The USPS net loss last year was $15.9 billion, more than the $15 billion that had been projected, as Bloomberg News reports. As the USPS racked up losses, the volume of mail it carried dropped 5 percent. It costs some $250 million a day to run the USPS, which by the end of the fiscal year will have less than four days of cash on hand. The USPS is expected to lose $7.6 billion in the year that started October 1. But the massive and ongoing losses did not prevent the government from handing out compensation increases to USPS bosses.
As the Washington Times noted, the overall compensation of Postmaster General Patrick Donahoe rose from $384,229 in 2011 to $512,093 in 2012 on account of a $186,536 increase in his retirement account. All but one of the top five USPS executives received “hefty increases” in their retirement plans.
USPS bosses say they will never stop delivering the mail. Even so, the Coalition for a 21st Century Postal Service, warns that without action from Congress, “there could be postal slowdowns or shutdowns that would have catastrophic consequences for the 8 million private sector workers whose jobs depend on the mail.”
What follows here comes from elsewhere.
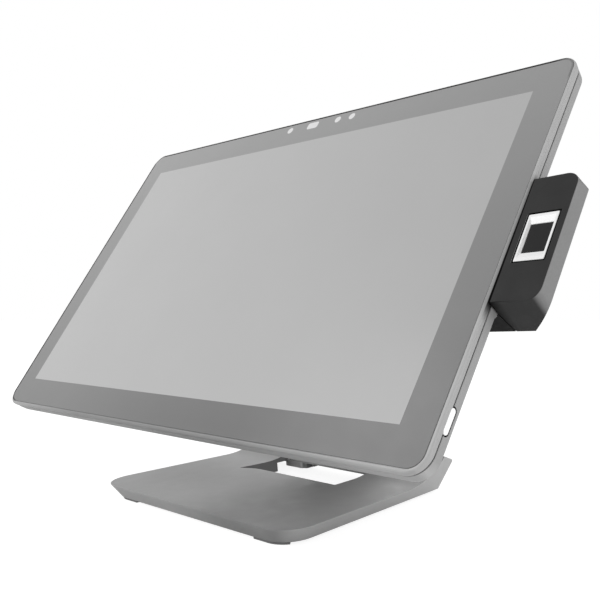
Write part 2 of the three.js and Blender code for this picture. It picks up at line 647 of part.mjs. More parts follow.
// the connectors stand on one small board, in line with the panel's cut-outs
const portBoard = () => {
  const body = portY(-91, -76);
  const mouth = portY(-92, -80);
  return cut(
    add(
      box(about(0, 66), portY(-87.5, -72), [-30.9, -29.6]),
      ...SMALL_PORTS.map((x) => box(about(x, 6.4), body, [-35.9, -30.5])),
      box(about(WIDE_PORT, 7.6), body, [-36.7, -30.5]),
      box(about(END_PORT, 6.6), body, [-35.9, -30.5]),
      roundPort(2.9, body),
      box(about(ROUND_PORT.x, 2.5), portY(-86, -76), [-33, -30.5])),
    ...SMALL_PORTS.map((x) => box(about(x, 5.6), mouth, [-35.2, -33.4])),
    box(about(WIDE_PORT, 6), mouth, [-35.6, -32.4]),
    roundPort(1.9, mouth));
};
addPiece(head, 'port_panel', portPanel(), MATERIALS.steel);
addPiece(head, 'port_board', portBoard(), MATERIALS.black);

// ------------------------------------------------------------- power button
const powerButton = () => add(
  buttonBar(0, [262.8, 267.2]),
  box([262, 263.2], about(BUTTON.y, 10), about(BUTTON.z, 2.9)));
// switch board on the button's inner side
const buttonBoard = () => add(
  box([255.6, 256.8], about(BUTTON.y, 12), [-10.8, -5.6]),
  box([256.6, 260.9], about(BUTTON.y, 2.4), [-9.2, -5.7]));

const button = new THREE.Group();
head.add(button);
addPiece(button, 'power_button', powerButton(), MATERIALS.white);
addPiece(head, 'button_board', buttonBoard(), MATERIALS.board);

// ------------------------------------------ head bracket round the tilt pin
const headBracket = () => {
  const { y, z } = TILT_PIN;
  const through = [HOUSING_BACK - 6, HOUSING_BACK + 2];
  const ear = (xRange) => add(
    barX(EAR_R, y, z, xRange),
    box(xRange, about(y, EAR_R), [z, HOUSING_BACK - 2]));
  const body = add(
    slab(104, 100, 6, [HOUSING_BACK - 3.3, HOUSING_BACK - 0.3], { steps: 4 }),
    ear(UPPER_HINGE.ear),
    ear(onSide(-1, UPPER_HINGE.ear)));
  return cut(body,
    barX(PIN_HOLE_R, y, z, about(0, 60)),
    slab(26, 14, 5, through, { y: -34, steps: 4 }),
    ...barsZ(2.3, PLATE_SCREWS, through));
};
addPiece(head, 'head_bracket', headBracket(), MATERIALS.steel);
addPiece(head, 'tilt_pin', hingePin(TILT_PIN, UPPER_HINGE), MATERIALS.steel);
addScrews(head, 'head_bracket_screw', PLATE_SCREWS,
  { radius: 3.8, z: [HOUSING_BACK - 6.1, HOUSING_BACK - 3.6] },
  { radius: 1.8, z: [HOUSING_BACK - 5, -29] });

// ======================================================= FINGERPRINT READER
// Drawn in its own axes: x = outwards from the head, y = up, z = out of its face,
// then turned into the head's axes.
const READER_PLACE = { x: 267.4, z: 0.1 }; // where its front face meets the head
const READER_TURN = 3.26 * DEG;            // face turned in towards the screen's middle
const READER_PITCH = 0.76 * DEG;           // face turned down
const READER = {
  width: 34.4, bottom: -48, top: 47.4,
  side: 13.6,     // depth of the outer side
  depth: 30.6,
  rearWidth: 18.15,
  radius: 10,
  rearRadius: 3.5, // top corner, towards the back
};
// the parting line between the two shells runs back at a slant
const PART_FRONT = { x: 0.1, z: -12.3 };
const PART_REAR = { x: 3.5, z: -READER.depth - 2 };
const SENSOR = { x: 17.6, y: -0.45, width: 21.7, height: 35.7 };
const SENSOR_WINDOW = { x: 17.5, y: -0.15, width: 16.6, height: 22.2 };

const readerMatrix = new THREE.Matrix4()
  .makeRotationFromEuler(new THREE.Euler(READER_PITCH, -READER_TURN, 0, 'YXZ'))
  .setPosition(READER_PLACE.x, 0, READER_PLACE.z);
const addReaderPiece = (name, shape, material) =>
  addPiece(head, name, shape.applyMatrix4(readerMatrix), material);

// square against the head, round on the free side
const readerOutline = (inset, topR, bottomR) => {
  const outer = READER.width - inset;
  const bottom = READER.bottom + inset;
  const top = READER.top - inset;
  return [
    [inset, bottom],
    ...arc(outer - bottomR, bottom + bottomR, bottomR, 270, 90, 7),
    ...arc(outer - topR, top - topR, topR, 0, 90, 7),
    [inset, top],
  ];
};

const readerBlock = (inset, front) => {
  const radius = READER.radius - inset;
  const rearOutline = readerOutline(inset, READER.rearRadius - inset * 0.5, radius);
  const sideProfile = [ // x, z
    [-5, 5], [READER.width + 5, 5],
    [READER.width - inset, -READER.side + inset * 0.4],
    [READER.rearWidth - inset * 0.4, -READER.depth + inset],
    [-5, -READER.depth + inset],
  ];
  return meet(
    loft([
      [rearOutline, -READER.depth - 1],
      [rearOutline, -READER.side],
      [readerOutline(inset, radius, radius), front],
    ]),
    pullY(sideProfile, about(0, 60)));
};

const readerFrontShell = () => {
  const wall = 1.8;
  const inwardOfPart = [ // x, z
    [-30, PART_FRONT.z], [-30, PART_REAR.z],
    [PART_REAR.x + 0.2, PART_REAR.z], [PART_FRONT.x + 0.2, PART_FRONT.z + 0.2],
  ];
  const front = cut(cut(readerBlock(0, 0), readerBlock(wall, -wall)),
    pullY(inwardOfPart, about(0, 60)));
  // opening for the sensor
  return cut(front, box(
    about(SENSOR.x, SENSOR.width / 2 + 0.5), about(SENSOR.y, SENSOR.height / 2 + 0.5), [-5, 3]));
};
addReaderPiece('reader_front_shell', readerFrontShell(), MATERIALS.dark);

// reaches behind the edge of the head and stays clear of it; cut in the head's axes
const readerRearShell = () => {
  const profile = [ // x, z
    [-17, -13.4], [-17, -READER.depth], [PART_REAR.x - 0.36, -READER.depth],
    [PART_FRONT.x - 0.1, PART_FRONT.z - 0.3], [PART_FRONT.x - 0.1, -13.4],
  ];
  const hook = pullY(profile, [READER.bottom, READER.top]).applyMatrix4(readerMatrix);
  const grow = ([x, y]) => [x + Math.sign(x) * 0.5, y + Math.sign(y) * 0.5];
  const last = coverRings.length - 1;
  const clearance = loft(coverRings.map(([points, z], i) =>
    [points.map(grow), i < last ? z - 0.4 : z]));
  return cut(hook, clearance);
};
addPiece(head, 'reader_rear_shell', readerRearShell(), MATERIALS.dark);

// bevelled frame round the sensor window; rows: width, height, corner radius, z
const sensorFrame = () => {
  const { width, height } = SENSOR;
  const hole = SENSOR_WINDOW;
  return cut(
    loft(roundedRings([
      [width, height, 0.6, -4.2],
      [width, height, 0.6, -0.5],
      [width - 0.5, height - 0.5, 0.5, -0.2],
    ], { x: SENSOR.x, y: SENSOR.y, steps: 2 })),
    loft(roundedRings([
      [hole.width, hole.height, 0.3, -5],
      [hole.width, hole.height, 0.3, -1.7],
      [hole.width + 2.8, hole.height + 5.6, 0.5, 0.2],
    ], { x: hole.x, y: hole.y, steps: 2 })));
};
const sensorWindow = () => {
  const { x, y, width, height } = SENSOR_WINDOW;
  return box(about(x, width / 2 - 0.2), about(y, height / 2 - 0.2), [-4, -1.9]);
};
const readerBoard = () => add(
  box([4, 30], [-26, 26], [-6.4, -5.2]),
  box([8, 22], [-12, 8], [-9, -6.2]));
addReaderPiece('sensor_frame', sensorFrame(), MATERIALS.white);
addReaderPiece('sensor_window', sensorWindow(), MATERIALS.black);
addReaderPiece('reader_board', readerBoard(), MATERIALS.board);

export default terminal;
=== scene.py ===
"""Countertop checkout terminal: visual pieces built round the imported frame.

Lengths in the builders below are millimetres; meshes are written in metres in the row frame.
Head coordinates are (u, v, n): across the screen, up the screen, out of the glass.
"""

import math

import bpy
import bmesh
from mathutils import Matrix, Vector
from mathutils.geometry import delaunay_2d_cdt


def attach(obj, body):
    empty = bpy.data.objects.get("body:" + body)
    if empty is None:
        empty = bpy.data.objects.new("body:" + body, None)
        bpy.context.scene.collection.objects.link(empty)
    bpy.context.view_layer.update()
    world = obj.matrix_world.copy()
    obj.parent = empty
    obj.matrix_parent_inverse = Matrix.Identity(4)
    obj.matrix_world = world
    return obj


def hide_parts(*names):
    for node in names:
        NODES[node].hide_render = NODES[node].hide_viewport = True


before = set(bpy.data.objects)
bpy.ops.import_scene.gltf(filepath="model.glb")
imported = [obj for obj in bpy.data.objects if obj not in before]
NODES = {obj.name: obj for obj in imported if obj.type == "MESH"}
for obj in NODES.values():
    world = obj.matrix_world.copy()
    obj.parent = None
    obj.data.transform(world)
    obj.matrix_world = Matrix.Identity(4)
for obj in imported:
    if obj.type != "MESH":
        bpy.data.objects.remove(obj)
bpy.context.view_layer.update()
MM = 0.001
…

If the federal government is serious about reform, it should stop rewarding USPS executives for massive fiscal irresponsibility. The federal government should lift the USPS monopoly on first-class mail. Let the USPS compete with UPS, FedEx and other companies on that front, just as it now does in shipping. Competition will spur the reforms the USPS needs. Otherwise the federal government will continue to abuse taxpayers, and common sense, by keeping this $15.9 billion deadbeat loser afloat.